Many neighbors and friends attended her wake and funeral Mass.
(Damien, I think you all were too young to attend her wake….I didn’t see you there.)
After her death, your grandmother came almost daily to help your dad, and close neighbors checked in and did whatever they could.
When he decided to move to Arkansas we were really sad yet knew he did
it with your best interests in mind. NJ was becoming pretty unaffordable even then.
When he returned east to visit family, he would stop by to see my parents, and they would pick up on conversations, like he had never been away. (I believed they continued to exchange Christmas cards and letters about family life….and baseball.)
I happened to be home for one visit (I had since married and move to West Orange) and was really surprised to to see that Jeanne had accompanied him.
She was all grown up and sooooo beautiful!
The most significant lesson I continue to value from life on Liberty Avenue was we didn’t have much materially, and I sensed your mom and dad struggled more, yet we had everything we needed.
Damien, I have no doubt you, Jeanne, John and Virginia are fine, fine people and
ultimately that is the most enduring tribute to your mom and dad.

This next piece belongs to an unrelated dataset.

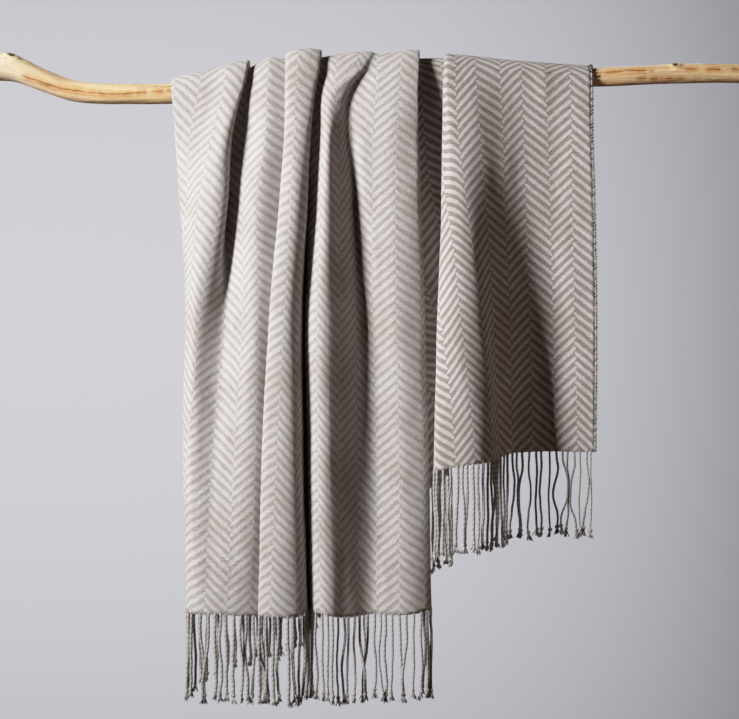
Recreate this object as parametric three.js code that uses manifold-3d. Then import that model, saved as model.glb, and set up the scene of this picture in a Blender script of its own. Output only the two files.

God bless you, Ronnie – you gave me a priceless gift on my birthday. And:
That is a very nice letter and very warming. You are a good man Damian. Stronger than you know. Enjoy the day. Belated Happy Birthday. I am not as good at those things as you are yet striving to be……Enjoy
Wow. Ronnie’s response is so detailed and meaningful – I’m glad you shared this. The photo of your mom is beautiful. Her friendship with Ronnie’s mom, when they would talk on the phone together or over the backyard fence, I can just picture. It sounds like your mom was an extremely positive influence on those around her. My heart is warmed after reading this.